Like concrete floors in a Renaissance-era building, most keyword blocking devices are simply a poor fit for the nuance of online safety. For brands, the impact of this mismatch is twofold: most obviously, a keyword tool that cannot accurately scan a video’s content in its entirety poses a clear risk to brand safety.

A recent Kellogg’s UK ad documenting the touching story of a boy’s return to school after COVID-related school shutdowns, for example, was a marketing masterstroke. But the campaign tagline, “Whatever you do, we do breakfast” would jar badly if, as a web banner, it ended up next to an article about childhood obesity.

On the flip side, however, is the chance that vendors – overcompensating with blunt blocklist tactics – will miss opportunities to align with brand-suitable content. A blanket block on the word “shoot,” for instance, may protect against gun crime, but it also rules out perfectly safe content. For instance, a campaign promoting NFL Sunday Ticket to student football fans may be blocked from anything containing the phrase ”basketball shoot.”

To get the balance correct, brands need to be asking the right questions of their ad partners and digging further to discover what kind of targeting technology they’re using. Is it automated, and if so, how? Does their approach complement your objectives?

This scrutiny is particularly important when it comes to mostly unregulated – but highly engaging – back to school video environments such as gaming and CTV. Video metadata is only as incisive as a publisher makes it, and CTV carries the added complexity of live streaming content. So, it’s vital to know how – and if – a vendor’s tech is sophisticated enough to go beyond metadata to understand child or teenage video content and add extra precautions.

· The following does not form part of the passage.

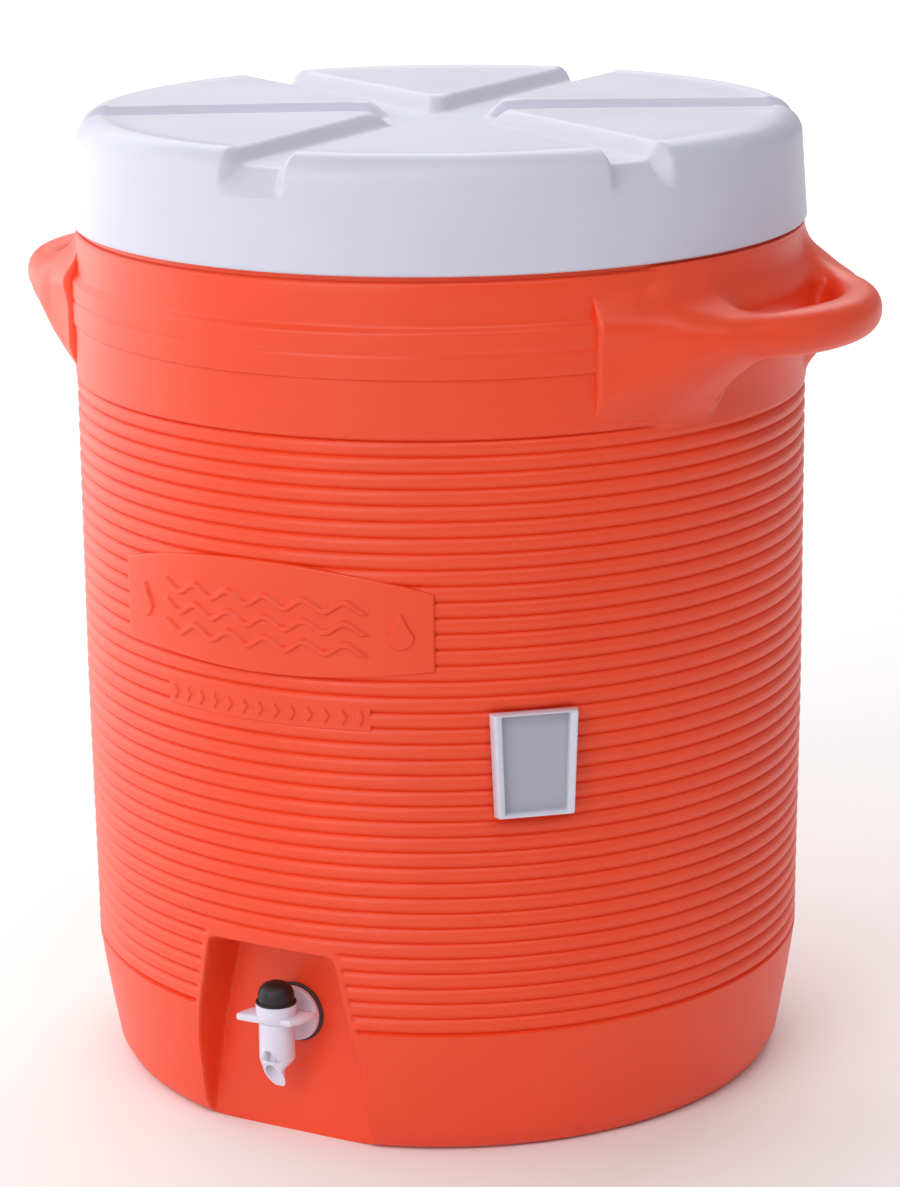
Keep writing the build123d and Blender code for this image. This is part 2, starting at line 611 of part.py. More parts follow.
def spigot_nut():
    """Hexagon nut that clamps the spigot through the wall."""
    far = LINER_FLAT - LINER_WALL - WASHER_THICKNESS
    hexagon = RegularPolygon(NUT_ACROSS / 2, 6, major_radius=False)
    nut = Pos(0, -far + NUT_HEIGHT, SPIGOT_HEIGHT) * Rot(90, 0, 0) * extrude(hexagon, NUT_HEIGHT)
    return nut - fore_aft(TAIL_RADIUS, far - NUT_HEIGHT - OVERSHOOT, far + OVERSHOOT, SPIGOT_HEIGHT)


def wall_sleeve():
    """Sleeve through the foam that keeps the two walls apart when the nut is tightened."""
    bore = TAIL_RADIUS + HOLE_CLEARANCE
    return bored(TAIL_RADIUS + SLEEVE_WALL, bore, LINER_FLAT, RECESS_PANEL - SHELL_WALL, SPIGOT_HEIGHT)


# ---- lid --------------------------------------------------------------------------------------

def lid_form(inset):
    """Outside of the lid's cover as a solid, or the same form set in by a wall."""
    radius = LID_RADIUS - inset
    top = TOTAL_HEIGHT - inset
    corner = LID_CORNER - inset
    middle = radius - LID_DRAFT - corner
    bulge = corner * sin(radians(45))
    points = [(0, LID_BOTTOM), (radius, LID_BOTTOM), (radius - LID_DRAFT, top - corner)]
    points += [(middle + bulge, top - corner + bulge), (middle, top), (0, top)]
    return turned(points)


def rim_notch(inset):
    """Scoop at the end of a groove, whose floor falls outwards at 45 degrees."""
    floor = TOTAL_HEIGHT - GROOVE_DEPTH
    slope = NOTCH_START + floor - inset * sqrt(2)
    near = slope - floor + inset
    far = LID_RADIUS + BOOLEAN_MARGIN
    high = TOTAL_HEIGHT + OVERSHOOT
    outline = [(-near, floor - inset), (-far, slope - far), (-far, high), (-near, high)]
    face = make_face(Polyline(*outline, close=True).edges())
    return Plane.YZ * extrude(face, GROOVE_WIDTH / 2 + inset, both=True)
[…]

Ensure Keyword Targeting Is Responsive and Robust

Ad tech operators who rely on keyword blocking alone should be a red flag, but – since most companies will have an element of keyword targeting in their arsenal – it makes sense to build a picture of how this adapts to developing events. Updating keyword lists in response to disasters such as a school shooting is a basic step, but brands still need to reach out to their vendors proactively when these situations arise.

The smartest safety option is for a vendor to contextually scan and analyze a web page in real time. Theoretically, this could be achieved with human curation, but it would be a hugely impractical, and labor-intensive approach. So, a solution that uses the human-like perception of AI is ideal; with Natural Language Processing to understand the semantics of tone and sentiment, and Computer Vision to break down images or footage on a frame-by-frame basis.

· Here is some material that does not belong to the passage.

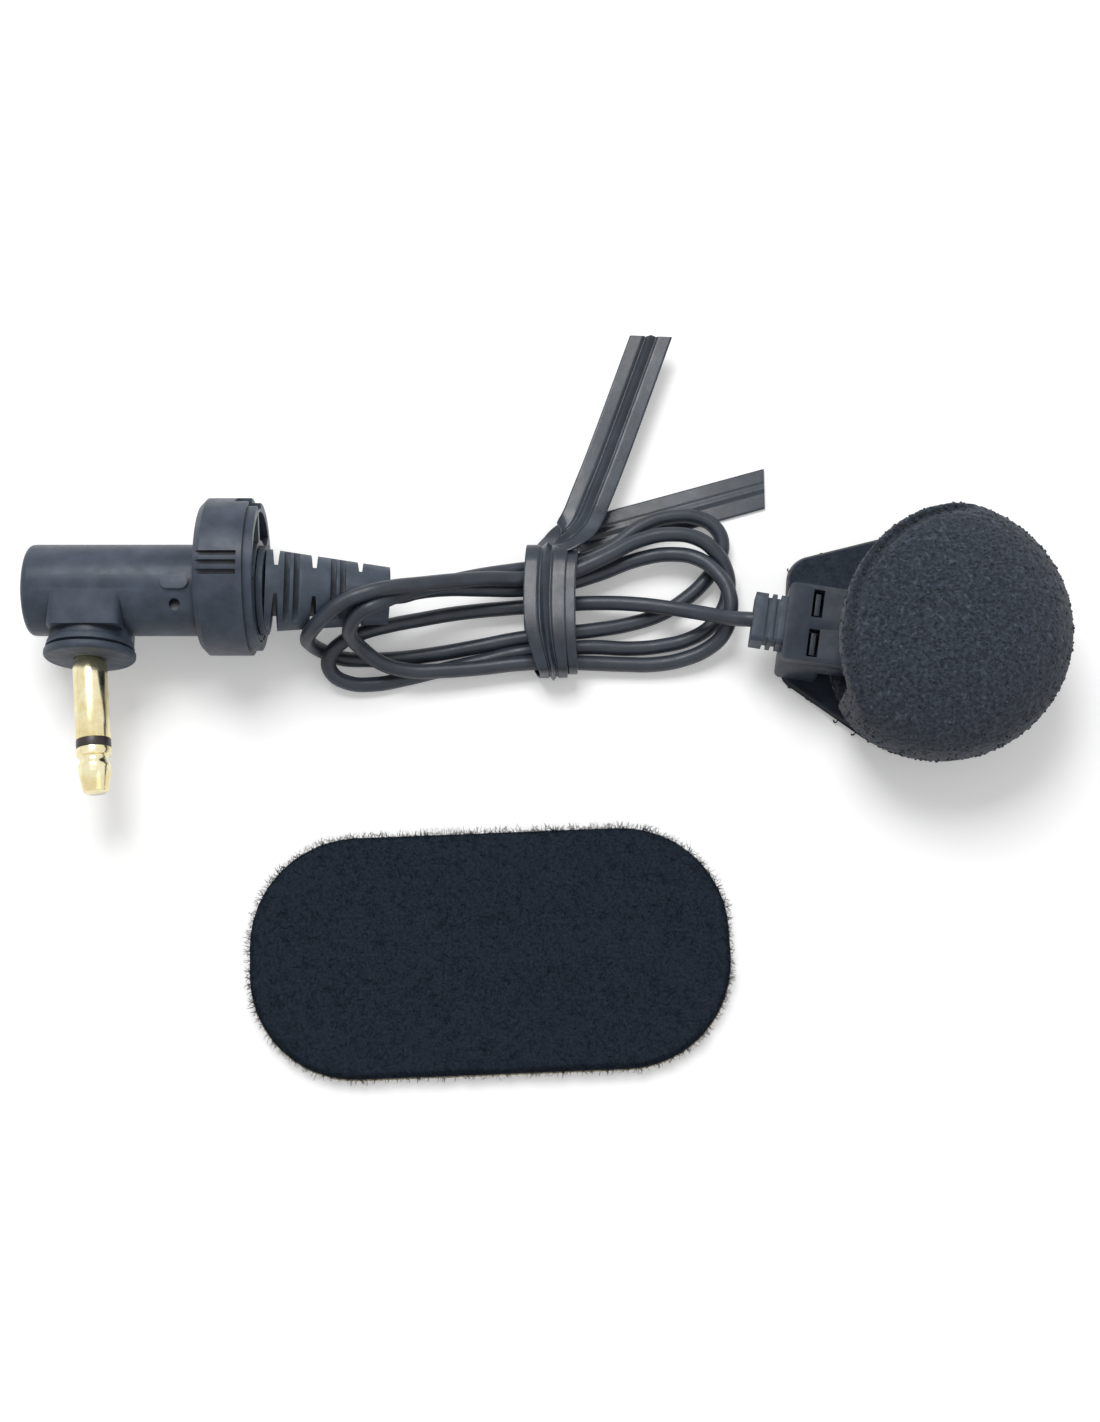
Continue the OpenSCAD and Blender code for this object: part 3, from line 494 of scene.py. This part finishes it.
def foamPoint(turn, rise, settings):
    power = 2 / settings["square"]
    direction = Vector((math.cos(turn), math.sin(turn)))
    free = settings["radius"] * math.cos(rise) ** power
    wall = mouthReach(direction, settings)
    blend = settings["mouthBlend"]
    share = max(0, min(1, 0.5 + 0.5 * (wall - free) / blend))
    reach = wall * (1 - share) + free * share - blend * share * (1 - share)
    lift = math.copysign(settings["height"] / 2 * abs(math.sin(rise)) ** power, rise)
    if wall < settings["radius"] and rise > 0:  # the rolled lip along the mouth
        inside = wall - reach
        fade = min(1, (settings["radius"] - wall) / settings["lipFade"])
        lip, groove = (size * math.exp(-(((inside - spot) / width) ** 2))
                       for size, width, spot in (settings["lip"], settings["groove"]))
        lift += (lip - groove) * fade
    middle = settings["base"] + settings["height"] / 2
    return headPoint(direction.x * reach, direction.y * reach, middle + lift)


def makeFoam(settings):
    columns, rows = settings["columns"], settings["rows"]
    points = [foamPoint(0, -math.pi / 2, settings), foamPoint(0, math.pi / 2, settings)]
    for row in range(1, rows):
        rise = math.pi * (row / rows - 0.5)
        points += [foamPoint(math.tau * k / columns, rise, settings) for k in range(columns)]
    faces = []
    last = 2 + (rows - 2) * columns
    for k in range(columns):
        after = (k + 1) % columns
        faces += [(0, 2 + after, 2 + k), (1, last + k, last + after)]
        for row in range(rows - 2):
            a = 2 + row * columns
            faces.append((a + k, a + after, a + columns + after, a + columns + k))
    foam = newPiece("windscreenFoam", points, faces)
    reach = settings["radius"] + 3  # past the mouth, so that the cut runs out of it
    radius = settings["pocketRadius"]
    outline = [(radius * math.cos(turn), radius * math.sin(turn)) for turn in
               [math.radians(degrees) for degrees in range(-90, 91, 5)]]
    outline += [(-reach, radius), (-reach, -radius)]
    turned = [headPoint(x, y, 0)[:2] for x, y in outline]
    pocket = slabPiece("pocket", turned, settings["pocketLow"], settings["pocketHigh"],
                       settings["pocketEdge"])
    modify(foam, "BOOLEAN", operation="DIFFERENCE", solver="EXACT", object=pocket)
    modify(foam, "REMESH", mode="VOXEL", voxel_size=settings["voxel"] * mm)
    modify(foam, "SMOOTH", factor=0.5, iterations=2)
    settle(foam)
    bpy.data.objects.remove(pocket)
    runTree(foam, grain, Fineness=settings["grainPerMm"] / mm, Depth=settings["grainDepth"] * mm,
            Detail=3.0, Finish=finishes["foam"])
    bpy.ops.mesh.primitive_ico_sphere_add(subdivisions=1, radius=settings["crumbSize"] * mm)
    crumb = bpy.context.object
    smallest, largest = settings["crumbScale"]
    runTree(foam, scatter, Shape=crumb, Density=settings["crumbsPerMm"] / mm ** 2, Smallest=smallest,
            Largest=largest, Tilt=settings["crumbTilt"], Seed=settings["seed"], Finish=finishes["foam"])
    bpy.data.objects.remove(crumb)
    foam.data.shade_smooth()
    return foam


foam = makeFoam(foamSettings)
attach(foam, "windscreen")
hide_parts("foam_windscreen")
print("windscreen made")

# the hook pad under the head
hookSettings = {
    "outline": [(0, 1, 12.2), (-12.3, 5.9, 2.8), (-12.8, -4.3, 1.6)],  # x, y and radius of each round corner
    "height": 0.9, "tape": 0.25, "adhesive": 0.25, "spread": 0.2, "adhesiveInset": 0.15,
    "perMm": 2.2, "wire": 0.09, "stemShare": 0.62, "bend": 0.16,
    "scale": (0.9, 1.05), "tilt": 0.4, "seed": 7,
}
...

Machine learning is a prerequisite of sophisticated and scalable brand safety, but it isn’t a panacea in itself. Brands should also understand how providers are training their programs to avoid biases and keep pace with developing vocabulary – such as “bubble” meaning COVID-related support group, rather than bubble machines for kids. This type of razor-sharp attention to detail will allow AI systems to scan for brand-suitable pages more efficiently in back-to-school placements.

Compare and Contrast Vendors

Content taxonomy is another area where more accountability is called for in the targeting world. The GARM brand suitability standard does a decent job of laying out the subtleties of brand safety; but many people misinterpret the severity of its risk levels versus content context. If you’re advertising a college friendship app, for example, running that promotion in an article that mentions beer in a fictional or historical context is far less risky than footage that details college alcohol abuse.

It’s also worth bearing in mind that a vendor that verifies its own brand suitability targeting leads to a false sense of effectiveness. The two sides of the targeting coin – the technology itself, and its certification – should be independent, just as classification needs to be accurately labeled and universally adhered to.

Fueled by new-gen tech and a boom in digital retail, the back-to-school season will be more profitable than ever this year: but brands that thrive will need to do their homework. Marketers should be unafraid to shop around, ask difficult questions and compare ad tech; potentially by running tests on their own manual sample of web pages. It’s this forensic deep dig that will make the difference between suitability targeting that sounds good; and tech that truly delivers.